Les chercheurs du NAS ont également cité les travaux rapportés dans un article de Nancy Leung de l’Université de Hong Kong et ses collègues : ces derniers ont collecté des gouttelettes respiratoires ainsi que des aérosols provenant de patients atteints de maladies respiratoires causées par des virus. Les chercheurs ont détecté moins d’ARN de coronavirus à la fois dans les gouttelettes respiratoires et les aérosols chez les personnes portant un masque chirurgical.
« Nos résultats démontrent que les masques chirurgicaux peuvent empêcher la transmission des infections par le coronavirus humain et le virus de la grippe s’ils sont portés par des individus symptomatiques », concluent les chercheurs.
Mais tous les experts ne conviennent pas que les aérosols sont une voie de transmission du coronavirus. Une note scientifique datant du 27 mars de l’Organisation mondiale de la santé (OMS) indique que la transmission par aérosols « peut être possible dans des circonstances et des environnements spécifiques qui génèrent des aérosols », comme lorsque des patients gravement malades sont intubés.

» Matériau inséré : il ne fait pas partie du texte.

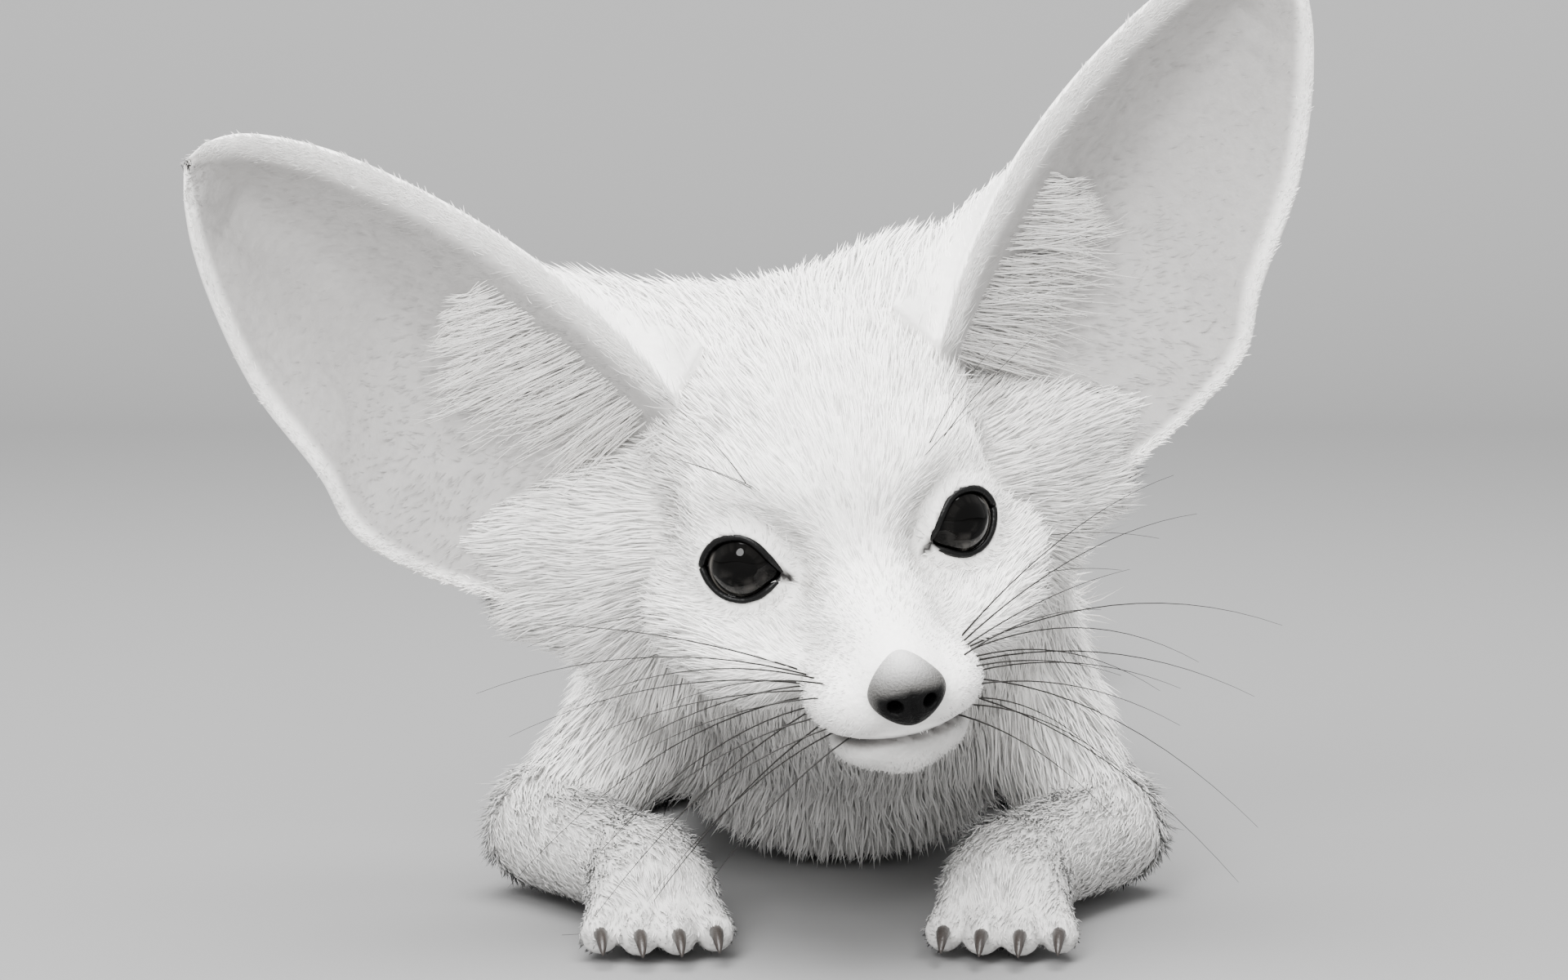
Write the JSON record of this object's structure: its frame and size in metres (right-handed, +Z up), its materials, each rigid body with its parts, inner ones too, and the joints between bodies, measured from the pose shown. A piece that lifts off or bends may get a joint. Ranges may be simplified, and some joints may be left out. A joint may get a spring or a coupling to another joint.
{
  "type": "fennec fox",
  "caption": "Young fennec fox with very large open ears, lying on its chest with its forepaws ahead, head raised, tilted and turned, and a bushy dark-tipped tail laid behind.",
  "frame": {"origin": "middle of the belly where it rests on the floor", "axes": "the fox faces -Y, its left side is +X and +Z is up"},
  "size_m": [0.1851, 0.4828, 0.1658],
  "materials": {
    "fur": "dense soft pale coat, matte",
    "ear_skin": "thin downy skin, matte, with veins showing",
    "dark_fur": "dark brown-black fur, matte",
    "nose": "moist grained bare skin",
    "eye": "wet and glossy, almost black",
    "claw": "smooth dark horn"
  },
  "bodies": {
    "root": {"nose": "nose", "eye_left": "eye", "eye_right": "eye", "head": "fur", "ear_left": "ear_skin", "ear_right": "ear_skin", "torso": "fur", "neck": "fur", "upper_foreleg_left": "fur", "forearm_left": "fur", "forepaw_left": "fur", "forepaw_left_claw_1": "claw", "forepaw_left_claw_2": "claw", "forepaw_left_claw_3": "claw", "forepaw_left_claw_4": "claw", "thigh_left": "fur", "lower_hind_leg_left": "fur", "hind_paw_left": "fur", "hind_paw_left_claw_1": "claw", "hind_paw_left_claw_2": "claw", "hind_paw_left_claw_3": "claw", "hind_paw_left_claw_4": "claw", "upper_foreleg_right": "fur", "forearm_right": "fur", "forepaw_right": "fur", "forepaw_right_claw_1": "claw", "forepaw_right_claw_2": "claw", "forepaw_right_claw_3": "claw", "forepaw_right_claw_4": "claw", "thigh_right": "fur", "lower_hind_leg_right": "fur", "hind_paw_right": "fur", "hind_paw_right_claw_1": "claw", "hind_paw_right_claw_2": "claw", "hind_paw_right_claw_3": "claw", "hind_paw_right_claw_4": "claw", "tail_base": "fur", "tail_middle": "fur", "tail_tip": "dark_fur"}
  },
  "joints": []
}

Quant à des études comme celle de Santarpia, elles notent que « la détection d’ARN dans des échantillons environnementaux sur la base d’analyses basées sur la PCR n’est pas indicative d’un virus viable qui pourrait être transmissible ». Il faudra encore d’autres études avant de comprendre réellement comment survit et comment peut se propager ce virus. Par ailleurs, il est important de distinguer la persistance aéroportée du coronavirus et une transmission par l’air. En effet, à l’heure actuelle, il reste encore à déterminer quelle est la dose de particules aéroportées à partir de laquelle on peut être infecté.

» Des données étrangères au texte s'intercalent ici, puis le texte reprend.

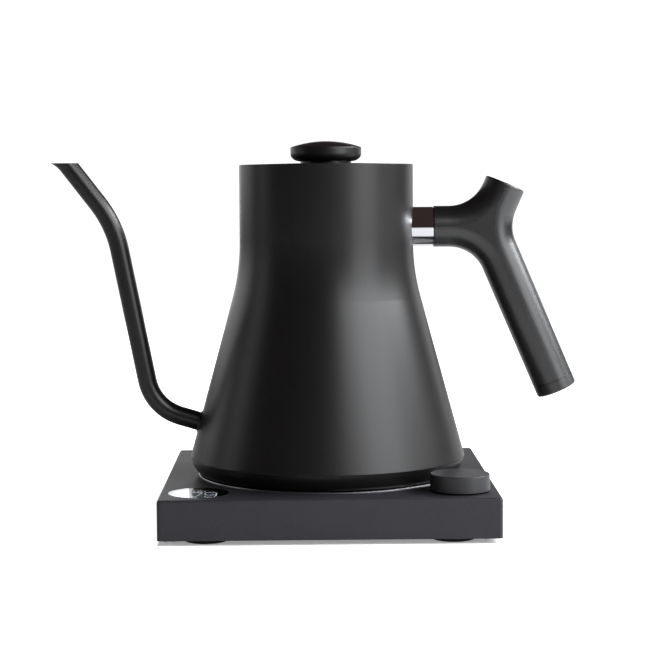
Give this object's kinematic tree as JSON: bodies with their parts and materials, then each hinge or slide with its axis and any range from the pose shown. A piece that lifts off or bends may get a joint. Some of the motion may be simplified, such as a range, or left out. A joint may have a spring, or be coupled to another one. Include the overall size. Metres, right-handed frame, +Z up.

Bien que les conclusions actuelles de la science sur le sujet ne permettent pas de tirer une conclusion certaine et irrévocable, au vu du contexte de pandémie, le principe de précaution pourrait être suffisant pour prendre en considération la possibilité d’une diffusion et d’une transmission aéroportée possible.
Les États-Unis, via les CDC, seraient sur le point de changer de position sur le sujet en recommandant le port du masque généralisé afin de limiter la propagation du virus. Ce qui est actuellement déjà une obligation dans plusieurs pays.